The spinlock protecting each CPU’s work queue prevents concurrent modifications. When a CPU’s stopper thread runs, it acquires the lock, executes pending work items serially, then releases the lock and potentially sleeps until awakened again.
Initialization Sequence
Migration threads are initialized early during kernel boot as part of the early_initcall stage:
start_kernel()
→ rest_init()
→ kernel_init()
→ kernel_init_freeable()
→ do_pre_smp_initcalls()
→ do_one_initcall() // cpu_stop_init() runs here
The initialization order follows this sequence:
- early (cpu_stop_init runs here)
- core
- postcore
- arch
- subsys
- fs
- device
- late
Migration thread initialization happens during the “early” phase, ensuring per-CPU threads are available before the scheduler becomes fully active. This ordering is critical because the scheduler and task migration depend on these threads being ready.
Why This Design
Using dedicated per-CPU migration threads provides several advantages:
Serialization: Each CPU’s migration thread is single-threaded, preventing race conditions when modifying a CPU’s task queue. Without this, concurrent migration requests could corrupt scheduler data structures.
Stop-machine safety: The migration mechanism integrates with stop-machine, allowing the kernel to halt all CPUs when needed. This is essential for CPU hotplug operations (disabling CPU cores), live patching, and other operations requiring atomic consistency across cores.
Deterministic execution: Migration work executes in a controlled context (the migration thread) rather than from arbitrary interrupt handlers or random scheduler paths. This makes timing more predictable and easier to debug.
Separation of concerns: Migration concerns are isolated from the general work queue system (kworker threads), giving them dedicated resources and priority handling.
Monitoring Migration Activity
Direct Process Inspection
# Check migration/0 thread details
$ cat /proc/9/status
# View scheduling class and priority
$ ps -o pid,comm,cls,pri -p 9
# Monitor CPU time spent in migration
$ cat /proc/stat | grep cpu0
Using Tracepoints
# Record all task migration events
$ trace-cmd record -e sched_migrate_task sleep 5
$ trace-cmd report
# Look for patterns of migrations
$ trace-cmd report | grep sched_migrate_task
Performance Tools
# Monitor scheduling events with perf
$ perf record -e sched:sched_migrate_task -a sleep 10
$ perf report
# Generate flame graph of scheduler activity
$ perf record -e sched:sched_migrate_task -F 99 -a sleep 30
$ perf script > out.perf
Checking Stopper Thread Load
# See recent CPU usage of migration threads
$ ps aux | grep migration | grep -v grep
# Get per-thread CPU time
$ cat /proc/<pid>/stat | awk '{print $14, $15}' # utime, stime in jiffies
High migration thread CPU usage often indicates the scheduler is frequently moving tasks between CPUs, which can signal:
- Uneven workload distribution
- CPU affinity settings that conflict with scheduler load balancing
- Too-frequent CPU hotplug operations
- Inefficient task placement in NUMA systems
Related Mechanisms
Other kernel daemon threads follow similar patterns. softirqd, kworker, and ksoftirqd all use smp_hotplug_thread registration to create per-CPU kernel threads that handle domain-specific work.

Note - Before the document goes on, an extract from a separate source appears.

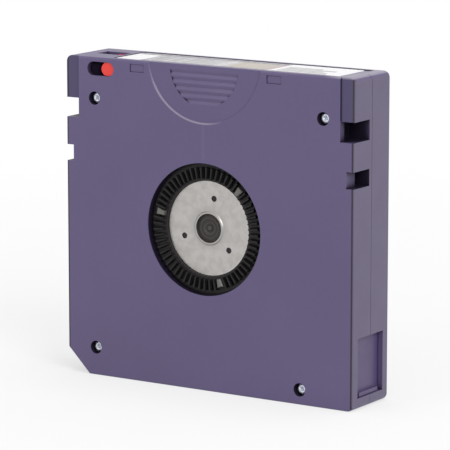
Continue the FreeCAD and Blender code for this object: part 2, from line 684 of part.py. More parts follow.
def reel_hub():
    """Return the hub in one moulding: web, barrel, lower flange, drive teeth and lock teeth."""
    boss, groove = PLATE_FACE + 0.25, PLATE_FACE + 0.6
    profile = [(0, boss), (0.7, boss), (0.9, groove), (1.9, groove), (2.1, boss), (3.3, boss), (3.5, groove),
               (PLATE_BORE - SINK, groove), (PLATE_BORE - SINK, PLATE_BACK),
               (PLATE_RADIUS + SINK, PLATE_BACK), (PLATE_RADIUS + SINK, DRIVE_TOOTH_ROOT),
               (DRIVE_RING_RADIUS, DRIVE_TOOTH_ROOT),
               (DRIVE_RING_RADIUS, REEL_FLOOR), (FLANGE_RADIUS, REEL_FLOOR), (FLANGE_RADIUS, FLANGE_FACE),
               (BARREL_RADIUS, FLANGE_FACE), (BARREL_RADIUS, UPPER_FLANGE_FACE),
               (SPIGOT_RADIUS, UPPER_FLANGE_FACE), (SPIGOT_RADIUS, UPPER_FLANGE_FACE + SPIGOT_HEIGHT),
               (BARREL_BORE, UPPER_FLANGE_FACE + SPIGOT_HEIGHT), (BARREL_BORE, FLANGE_FACE),
               (LOCK_RADII[1] + SINK, FLANGE_FACE),
               (LOCK_RADII[1] + SINK, LOCK_RING), (LOCK_RADII[0] - SINK, LOCK_RING),
               (LOCK_RADII[0] - SINK, FLANGE_FACE), (0, FLANGE_FACE)]
    hub = turned(profile)
    one_tooth = 360 / DRIVE_TOOTH_COUNT
    arm_slot = ARM_WIDTH + 4 * LEG_CLEARANCE
    arm_gap = math.degrees(arm_slot / LOCK_RADII[0]) + LOCK_TOOTH_WIDTH
    drive_tooth = face_tooth(DRIVE_TOOTH_RADII, DRIVE_TOOTH_WIDTH, DRIVE_TOOTH_DRAFT,
                             DRIVE_TOOTH_ROOT + SINK, DRIVE_TOOTH_TIP)
    lock_tooth = face_tooth(LOCK_RADII, LOCK_TOOTH_WIDTH, LOCK_TOOTH_DRAFT, LOCK_RING - SINK, LOCK_TOOTH_TIP)
    drive = crown(drive_tooth, DRIVE_TOOTH_COUNT, DRIVE_TOOTH_START, LEG_ANGLES, one_tooth)
    lock = crown(lock_tooth, LOCK_TOOTH_COUNT, LOCK_TOOTH_START, LEG_ANGLES, arm_gap)
    stake = disc(STAKE_RADIUS, (PLATE_FACE + 0.2, PLATE_BACK + SINK), REEL_X + STAKE_CIRCLE)
    hub = hub.multiFuse(drive + lock + [turn(stake, angle) for angle in STAKE_ANGLES])
    slot = spoke((LOCK_RADII[0] - OUTSIDE / 2, LOCK_RADII[1] + OUTSIDE / 2),
                 (FLANGE_FACE, LOCK_TOOTH_TIP + SINK), arm_slot)
    hole = leg_block(LEG_CLEARANCE, (0, FLANGE_FACE + SINK))
    return hub.cut([turn(cutter, angle) for cutter in (slot, hole) for angle in LEG_ANGLES])


def upper_flange():
    """Return the loose flange that is welded onto the barrel's spigot."""
    back = UPPER_FLANGE_FACE + FLANGE_THICKNESS - 0.3
    return ring(FLANGE_RADIUS, SPIGOT_RADIUS, (UPPER_FLANGE_FACE, back))


def clutch_plate():
    """Return the steel plate in the hub's face, with a raised rim round its bore."""
    rim = PLATE_BORE + 0.5
    profile = [(PLATE_BORE, PLATE_FACE - PLATE_RIM), (rim, PLATE_FACE - PLATE_RIM),
               (rim + PLATE_RIM, PLATE_FACE), (PLATE_RADIUS, PLATE_FACE),
               (PLATE_RADIUS, PLATE_BACK), (PLATE_BORE, PLATE_BACK)]
    hole = disc(STAKE_HOLE, (0, PLATE_BACK + SINK), REEL_X + STAKE_CIRCLE)
    return turned(profile).cut([turn(hole, angle) for angle in STAKE_ANGLES])


def release_member():
    """Return the three-legged spider that a drive pushes in to lift the brake."""
    top = SPIDER_FLOOR + ARM_THICKNESS
    dome_top = BRAKE_FACE - REEL_PLAY
    centre = turned([(0, SPIDER_FLOOR), (SPIDER_RADIUS, SPIDER_FLOOR), (SPIDER_RADIUS, top),
                     (DOME_RADIUS, top), (DOME_RADIUS - 0.9, dome_top - 0.2), (0, dome_top)])
    arm = spoke((DOME_RADIUS + 1.0, LEG_CIRCLE + LEG_LENGTH / 2), (SPIDER_FLOOR, top), ARM_WIDTH)
    leg = leg_block(0.0, (LEG_TIP, SPIDER_FLOOR + SINK))
    leg = leg.makeChamfer(0.3, [edge for edge in leg.Edges if face_edge_at(LEG_TIP)(edge)])
    limb = arm.fuse(leg)
    return centre.multiFuse([turn(limb, angle) for angle in LEG_ANGLES]).removeSplitter()


def brake():
    """Return the brake: a toothed disc on a stem whose two wings run in the post's slots."""
    profile = [(0, BRAKE_FACE), (BRAKE_RADIUS, BRAKE_FACE), (BRAKE_RADIUS, BRAKE_BACK),
               (BRAKE_STEM_RADIUS, BRAKE_BACK), (BRAKE_STEM_RADIUS, BRAKE_STEM_TOP), (0, BRAKE_STEM_TOP)]
    width, reach, top = BRAKE_WING
    wings = spoke((-reach, reach), (BRAKE_BACK - SINK, top), width)
    tooth = face_tooth(LOCK_RADII, LOCK_TOOTH_WIDTH, LOCK_TOOTH_DRAFT,
                       BRAKE_FACE + SINK, LOCK_RING + REEL_PLAY)
    start = LOCK_TOOTH_START + 180.0 / LOCK_TOOTH_COUNT
    return turned(profile).multiFuse([wings] + crown(tooth, LOCK_TOOTH_COUNT, start, (), 0.0))


def tape_pack():
    """Return the wound tape as one closed roll on the barrel."""
    return ring(PACK_RADIUS, BARREL_RADIUS, (PACK_LOW, PACK_HIGH))


def lower_pin_clip():
    """Return the clip round the lower tip of the leader pin."""
    end = PACK_LOW - SINK - PIN_FLANGE - REEL_PLAY
    return pin_clip((end - PIN_TIP, end))


def upper_pin_clip():
    """Return the clip round the upper tip of the leader pin."""
    start = PACK_HIGH + SINK + PIN_FLANGE + REEL_PLAY
    return pin_clip((start, start + PIN_TIP))


SUBPARTS = (lower_shell, upper_shell, case_screws, rear_label, write_protect_tab, memory_chip,
            leader_pin, tape_clip, lower_pin_clip, upper_pin_clip, leader_tape, access_door,
            door_spring, reel_hub, upper_flange, clutch_plate, release_member, brake,
            brake_spring, tape_pack)


def main():
    """Build each sub-part and write it to its own file."""
    os.makedirs("parts", exist_ok=True)
    for make in SUBPARTS:
        shape = make()
        print(f"{make.__name__:18s} volume {shape.Volume:10.2f} solids {len(shape.Solids)} "
              f"valid {shape.isValid()}")
        shape.exportStep(f"parts/{make.__name__}.step")


main()
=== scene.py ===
"""The look of a single-reel data tape cartridge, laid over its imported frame.

The cartridge stands on its insertion edge. X runs across it, Y through its thickness and Z along
its length. The face with the reel's opening looks along -Y, and the label is on top.
"""

import logging
import math
from dataclasses import dataclass
from enum import Enum
from functools import cached_property
from typing import Sequence

import bmesh
import bpy
from mathutils import Matrix, Vector


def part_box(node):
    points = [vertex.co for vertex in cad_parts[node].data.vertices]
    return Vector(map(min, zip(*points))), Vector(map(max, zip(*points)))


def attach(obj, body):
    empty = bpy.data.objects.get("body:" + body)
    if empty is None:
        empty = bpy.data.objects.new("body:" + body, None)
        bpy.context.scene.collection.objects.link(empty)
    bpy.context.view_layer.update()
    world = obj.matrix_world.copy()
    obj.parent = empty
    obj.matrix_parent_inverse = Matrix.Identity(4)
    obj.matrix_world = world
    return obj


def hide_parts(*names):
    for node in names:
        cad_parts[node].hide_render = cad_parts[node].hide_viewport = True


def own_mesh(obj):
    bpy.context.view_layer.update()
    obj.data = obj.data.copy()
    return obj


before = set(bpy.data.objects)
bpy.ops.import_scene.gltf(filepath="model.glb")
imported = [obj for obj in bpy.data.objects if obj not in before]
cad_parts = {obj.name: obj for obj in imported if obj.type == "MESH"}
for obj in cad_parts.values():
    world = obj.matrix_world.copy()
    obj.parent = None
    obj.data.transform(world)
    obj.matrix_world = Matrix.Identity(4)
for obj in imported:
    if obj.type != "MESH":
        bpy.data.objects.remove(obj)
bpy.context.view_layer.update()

MM = 0.001
FACE_Y = -10.75
LOG = logging.getLogger("cartridge")

Colour = tuple[int, int, int]
Light = tuple[float, float, float, float]
Socket = bpy.types.NodeSocket
Value = Socket | float


def middle_of(node: str) -> Vector:
    """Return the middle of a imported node's box, in metres."""
    low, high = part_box(node)
    return (Vector(low) + Vector(high)) / 2


REEL_MIDDLE = middle_of("upper_flange")


def linear(colour: Colour, scale: float = 1.0) -> Light:
    """Turn a colour in 8-bit sRGB into the linear RGBA that a shader takes.

    Args:
        colour: Red, green and blue from 0 to 255.
        scale: How much of the colour's light is kept.

    Returns:
        Red, green, blue and an alpha of 1, in linear light.
    """
    parts = [value / 255 for value in colour]
    light = [value / 12.92 if value <= 0.04045 else ((value + 0.055) / 1.055) ** 2.4 for value in parts]
    return (*(value * scale for value in light), 1.0)


def place(x: float, depth: float, z: float) -> Vector:
    """Return a point in metres from X, the depth below the hub face and Z, in millimetres."""
    return Vector((x, FACE_Y + depth, z)) * MM


class NodeSheet:
    """A node tree that is laid one node after another."""

    def __init__(self, net: bpy.types.NodeTree) -> None:
        """Take the tree to be laid."""
        self.net = net

    def add(self, kind: str, inputs: dict | None = None, **settings: object) -> bpy.types.Node:
        """Add a node.

        Args:
            kind: The node's type name.
            inputs: What each of its inputs gets, by name or number: a socket or a plain value.
            settings: The node's own properties.

        Returns:
            The new node.
        """
        node = self.net.nodes.new(kind)
        for name, value in settings.items():
            setattr(node, name, value)
        for key, value in (inputs or {}).items():
            if isinstance(value, Socket):
                self.net.links.new(value, node.inputs[key])
            else:
                node.inputs[key].default_value = value
        return node

    def out(self, kind: str, inputs: dict | None = None, **settings: object) -> Socket:
        """Add a node, as add does, and return its first output."""
        return self.add(kind, inputs, **settings).outputs[0]

    def math(self, operation: str, first: Value, second: Value = 0.0) -> Socket:
        """Return the result of a sum on one or two values, each a socket or a number."""
        return self.out("ShaderNodeMath", {0: first, 1: second}, operation=operation)

    def times(self, first: Value, second: Value) -> Socket:
        """Return the product of two values."""
        return self.math("MULTIPLY", first, second)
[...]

Understanding migration threads gives you a template for how the kernel manages per-CPU coordination.
The stopper thread also handles stop-machine work beyond just migration. When the kernel needs to synchronize all CPUs (for example, during live patching with kpatch or kgraft), work items are queued to each CPU’s stopper thread to ensure atomic execution across the system.
Implementation Across Kernel Versions
The migration thread mechanism has remained largely stable from kernel 5.x through the current 6.x releases. Core concepts haven’t changed, though implementation details vary:
- 5.x kernels: Used the classic stop-machine implementation with direct work queueing
- 6.x kernels: Integrated better with the scheduler’s load-balancing framework
- 6.10+: Added further refinements to migration latency and CPU hotplug response times
The fundamental architecture — per-CPU serialized work queues woken by the scheduler — remains consistent across all recent versions.